A new global study from Riverbed, “The Future of IT Operations in the AI Era,” reveals that while manufacturing organizations have doubled down on AI investments and are already seeing strong returns, most are still far from operationalizing AI at scale. The survey shows 87% of manufacturing leaders report ROI from AIOps initiatives has met or exceeded expectations, yet only 37% say they are fully prepared to deploy AI enterprise‑wide.
The research highlights a sector eager to use AI to streamline operations, manage rising supply chain complexity, and boost efficiency. However, 62% of AI initiatives remain in pilot or development phases, signaling a significant gap between strategic ambition and implementation readiness. Central to this challenge is data quality: 90% of manufacturing respondents agree that improving data quality is critical to AI success, but nearly half (47%) lack confidence in the completeness and accuracy of their data, and only 34% rate their data as “excellent.”
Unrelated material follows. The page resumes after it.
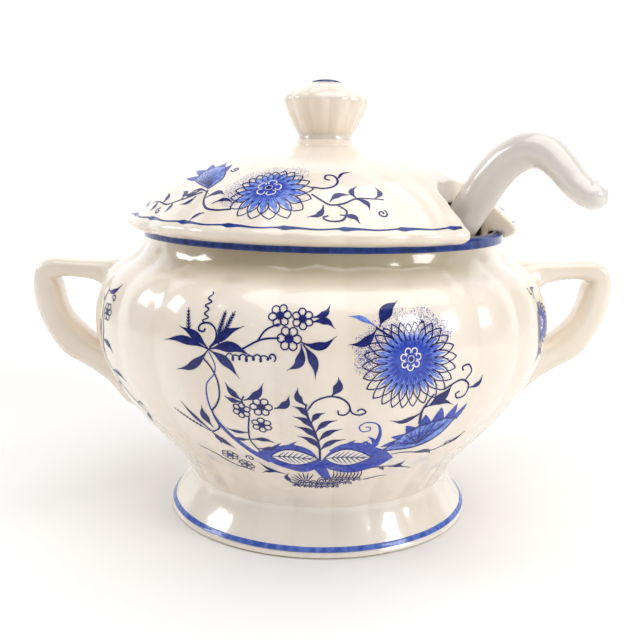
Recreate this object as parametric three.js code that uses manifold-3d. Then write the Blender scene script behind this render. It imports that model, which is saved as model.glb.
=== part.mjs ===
// A lidded earthenware soup tureen with its ladle, in millimetres, +Z up.
// The origin is on the tureen's axis at the table; +X runs from handle to handle and -Y is the front.
// Angles round the axis are in degrees, counted from the front (-Y) towards +X.
import * as THREE from "three";
import { mergeVertices } from "three/addons/utils/BufferGeometryUtils.js";
import Module from "manifold-3d";

// ---------------------------------------------------------------- driving dimensions
const GAP = 0.3; // between pieces that the kiln joined, and under the seated lid
const WALL = 5; // thickness of the cast wall

const LOBES = 24; // convex ribs round the body and the lid
const LOBE_CREASE = 6; // angle of the first crease between two ribs
const COLUMNS = 3 * LOBES; // facets round the ribbed pieces

const NECK_Z = 23; // where the pedestal foot meets the bowl
const NECK_R = 74.7;
const FOOT_R = 86.2;
const FOOT_RING = 6.5; // width of the flat ring that stands on the table

const BELLY_R = 125.8;
const BELLY_Z = 110;
const SHOULDER_R = 106;
const SHOULDER_Z = 145.5;
const RIM_R = 99.6;
const RIM_Z = 162.2;
const FLOOR_Z = 28.8; // inside floor of the bowl

const LID_R = 108.1; // out to the scalloped edge
const LID_EDGE_Z = 163.6;
const LID_SKIRT_Z = 159.6; // lowest part of the overhanging edge
const LID_CROWN_Z = 209.5; // flat on which the knob sits
const FLANGE_R = 93.2; // locating ring that drops inside the rim
const FLANGE_DROP = 7;

const NOTCH_FROM = 40.5; // the ladle notch, open at the lid's edge
const NOTCH_TO = 68.5;
const NOTCH_R = 79; // its inner end

const FLUTES = 12; // ridges round the knob
const FLUTE_RIDGE = -9; // angle of one of them
const KNOB_R = 23.5;
const KNOB_Z = 227; // height of the knob's widest ring
const KNOB_TOP_Z = 241.7;

const HANDLE_TOP_Z = 145; // right handle; the left one was luted on a little lower
const HANDLE_REACH = 164; // half of the overall length
const LEFT_DROP = 4;
const HANDLE_DEPTH = 22; // width of the handle's strap, front to back
const HANDLE_ROUND = 4.5; // rounding of the strap's edges

const LADLE_ANGLE = 54.5; // upright plane that holds the ladle, through the middle of the notch
const CUP_R = 41;
const CUP_DEPTH = 31;
const CUP_OUT = -24; // the cup's centre, measured outwards in the ladle's plane
const CUP_BASE_Z = FLOOR_Z + 0.7;
const CUP_WALL = 4;

const radians = THREE.MathUtils.degToRad;

// ---------------------------------------------------------------- solids
const wasm = await Module();
wasm.setup();

// A closed geometry as a manifold-3d solid.
function solidOf(geometry) {
  const bare = geometry.clone();
  bare.deleteAttribute("normal");
  bare.deleteAttribute("uv");
  const merged = mergeVertices(bare, 1e-3);
  return new wasm.Manifold(
    new wasm.Mesh({
      numProp: 3,
      vertProperties: merged.attributes.position.array,
      triVerts: new Uint32Array(merged.index.array),
    }),
  );
}

// A manifold-3d solid as a geometry for a mesh.
function geometryOf(solid) {
  const mesh = solid.getMesh();
  const geometry = new THREE.BufferGeometry();
  const points = new Float32Array(mesh.vertProperties);
  geometry.setAttribute("position", new THREE.BufferAttribute(points, 3));
  geometry.setIndex(new THREE.BufferAttribute(new Uint32Array(mesh.triVerts), 1));
  geometry.computeVertexNormals();
  return geometry;
}

// ---------------------------------------------------------------- ribbed, turned forms
// Turns a profile of rings, each [radius, height, rib depth], about +Z. Each lobe swells outwards
// between two sharp creases.
function turned(rings, { columns = COLUMNS, lobes = LOBES, crease = LOBE_CREASE } = {}) {
  const profile = rings.map(([r, z]) => new THREE.Vector2(r, z));
  const geometry = new THREE.LatheGeometry(profile, columns, radians(crease));
  const position = geometry.attributes.position;
  for (let i = 0; i < position.count; i++) {
    const [radius, , rib = 0] = rings[i % rings.length];
    const column = Math.floor(i / rings.length) % columns;
    const across = ((column * lobes) / columns) % 1;
    const ribbed = radius + rib * (Math.sin(Math.PI * across) - 0.6);
    const scale = radius > 0 ? ribbed / radius : 1;
    position.setX(i, position.getX(i) * scale);
    position.setZ(i, position.getZ(i) * scale);
  }
  geometry.rotateX(Math.PI / 2);
  return geometry;
}

// ---------------------------------------------------------------- bowl and foot
// Outside of the bowl from the neck to the rim, with the ribs fading at both ends. `grow` moves it out.
function bowlOutside(grow = 0) {
  const rings = [
    [NECK_R, NECK_Z, 0.9],
    [80.6, 34.5, 1.2],
    [92, 48, 1.3],
    [106.5, 64.5, 1.4],
    [118.6, 83, 1.5],
    [124.2, 98, 1.6],
    [BELLY_R, BELLY_Z, 1.7],
    [124.8, 121, 1.9],
    [121, 132.5, 2.2],
    [115, 140, 2.4],
    [SHOULDER_R, SHOULDER_Z, 2.2],
    [101.4, 150.2, 1.2],
    [100, 154.5, 0.3],
    [RIM_R, 157.5, 0],
  ];
  return rings.map(([r, z, rib]) => [r + grow, z, rib]);
}

function bowl() {
  const rim = [
    [RIM_R, RIM_Z - 1.4],
    [RIM_R - 1.2, RIM_Z],
    [RIM_R - 4, RIM_Z],
    [RIM_R - WALL - 0.2, RIM_Z - 1.4],
  ];
  const inside = [
    [RIM_R - WALL - 0.2, 153],
    [96.6, 149],
    [SHOULDER_R - 2, SHOULDER_Z - 2],
    [113.4, 136.5],
    [118.6, 127],
    [BELLY_R - WALL, BELLY_Z],
    [117.8, 96],
    [110.6, 80],
    [97, 61],
    [84, 45],
    [75, 34],
    [66, FLOOR_Z + 0.8],
    [0, FLOOR_Z],
  ];
  return turned([[0, NECK_Z + GAP], ...bowlOutside(), ...rim, ...inside]);
}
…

“Manufacturers are investing heavily in AI, but gaps in readiness and data quality remain major obstacles to scaling it successfully.”
— Richard Tworek, Chief Technology Officer, Riverbed
“The manufacturing industry is investing heavily in AI to transform IT operations,” said Richard Tworek, CTO at Riverbed. “But many still face major challenges, from readiness gaps to persistent data quality issues. We’re helping organizations close these gaps with secure, accurate AI built on high‑quality real data.”
The study also reveals that manufacturers are battling rising IT tool sprawl. On average, organizations use 13 observability tools from nine vendors, prompting 95% to pursue consolidation efforts to reduce costs and improve efficiency. Integration and interoperability ranked as top priorities for leaders evaluating new tools.
As remote work and intelligent automation reshape the industry, unified communication (UC) tools are also under scrutiny. While 66% say these tools are essential, fewer than half are satisfied with performance, citing visibility gaps, dropped calls, and poor integration with enterprise systems.
OpenTelemetry adoption is accelerating, with 44% fully implementing the standard and another 42% in progress. Nearly all respondents (97%) believe cross-domain OTel correlation is vital to observability and AI-driven automation.
With data movement becoming critical to AI strategy, 91% of respondents view seamless data sharing as essential, and 75% plan to establish AI data repository strategies by 2028. Network performance, cost of data movement, and AI model proximity to data ranked among the top considerations for scaling AI.
The full report underscores a clear message: manufacturers are ready to embrace AI’s potential but must strengthen data foundations, modernize infrastructure, and consolidate tools to operationalize AI at scale.